Specific Emitter Identification via Hilbert-Huang Transform in Single-Hop and Relaying Scenarios

In this paper, we investigate the specific emitter identification (SEI) problem, which distinguishes different emitters using features generated by the nonlinearity of the power amplifiers of emitters. SEI is performed by measuring the features representing the individual specifications of emitters and making a decision based on their differences. In this paper, the SEI problem is considered in both single-hop and relaying scenarios, and three algorithms based on the Hilbert spectrum are proposed. The first employs the entropy and the first- and second-order moments as identification features, which describe the uniformity of the Hilbert spectrum. The second uses the correlation coefficient as an identification feature, by evaluating the similarity between different Hilbert spectra. The third exploits Fisher's discriminant ratio to obtain the identification features by selecting the Hilbert spectrum elements with strong class separability.
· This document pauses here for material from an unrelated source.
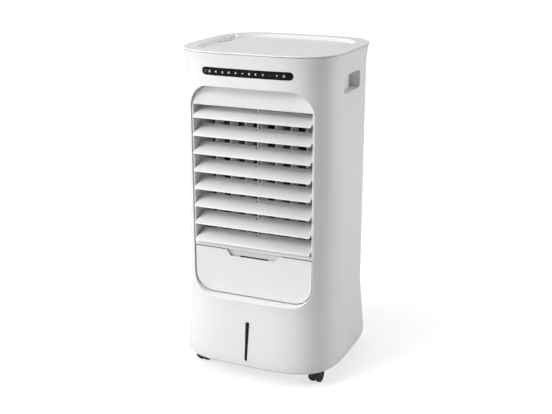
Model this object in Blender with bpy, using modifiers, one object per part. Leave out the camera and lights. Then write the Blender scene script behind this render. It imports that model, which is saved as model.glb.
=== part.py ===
"""Evaporative cooler: a wheeled tower with tilting louvres, swinging vanes, a fill flap and a pull-out tank.

Metres, +Z up. The front faces -Y. The origin is on the floor, under the middle of the body.
Every visible object of the collection "evaporative_cooler" is one physical piece.
"""

import math

import bmesh
import bpy
from mathutils import Matrix, Vector

# ---------------------------------------------------------------- driving dimensions
WAIST_WIDTH = 0.398  # plan of the tower between its flared ends
WAIST_DEPTH = 0.372
PLAN_POWER = 3.75  # the plan is a superellipse: flat-ish sides, large soft corners
PLAN_POINTS = 40
WALL = 0.003
BODY_LIFT = 0.018  # heights are drawn from a datum this far above the floor, and lifted by it at the end
BODY_BOTTOM = 0.026
BASE_BLEND_TOP = 0.185  # below this height the base spreads
BASE_TOP = 0.050  # and is at its widest from here down
BASE_CREASE = 0.15  # the share of that height over which the spread starts softly
BASE_FLARE = 0.010
FRONT_BULGE = 0.006  # how much further the base stands out at the front
BOTTOM_EDGE_RADIUS = 0.008
NECK_Z = 0.748  # the rim flares above this height
RIM_Z = 0.792
RIM_FLARE = 0.0055
COVER_TOP = 0.806

FRONT_PLANE_Y = -0.157  # the flat face that the front inserts share
OPENING_HALF_WIDTH = 0.158
OPENING_BOTTOM = 0.197
OPENING_TOP = 0.7235
OPENING_TOP_RADIUS = 0.058
OPENING_BOTTOM_RADIUS = 0.050
FLANGE = 0.0025
FLANGE_BACK_Y = -0.1460
INSERT_GAP = 0.0015

LOUVRE_COUNT = 8
LOUVRE_PITCH = 0.0445
LOUVRE_TOP_EDGE_Z = 0.6425  # front edge of the highest blade
LOUVRE_FRONT_Y = -0.167
LOUVRE_CHORD = 0.058
LOUVRE_TILT = math.radians(21)
LOUVRE_HALF_LENGTH = 0.152
LOUVRE_PIVOT_AT = 0.020  # along the chord, from the front edge
LOUVRE_LINK_AT = 0.052
LOUVRE_THICKNESS = 0.003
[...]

When compared with the existing literature, we further consider the identification problem in a relaying scenario, in which the fingerprint of different emitters is contaminated by the relay's fingerprints. Moreover, we explore the identification performance under various channel conditions, such as additive white Gaussian noise, non-Gaussian noise, and fading. Extensive simulation experiments are performed to evaluate the identification performance of the proposed algorithms, and results show their effectiveness in both single-hop and relaying scenarios, as well as under different channel conditions.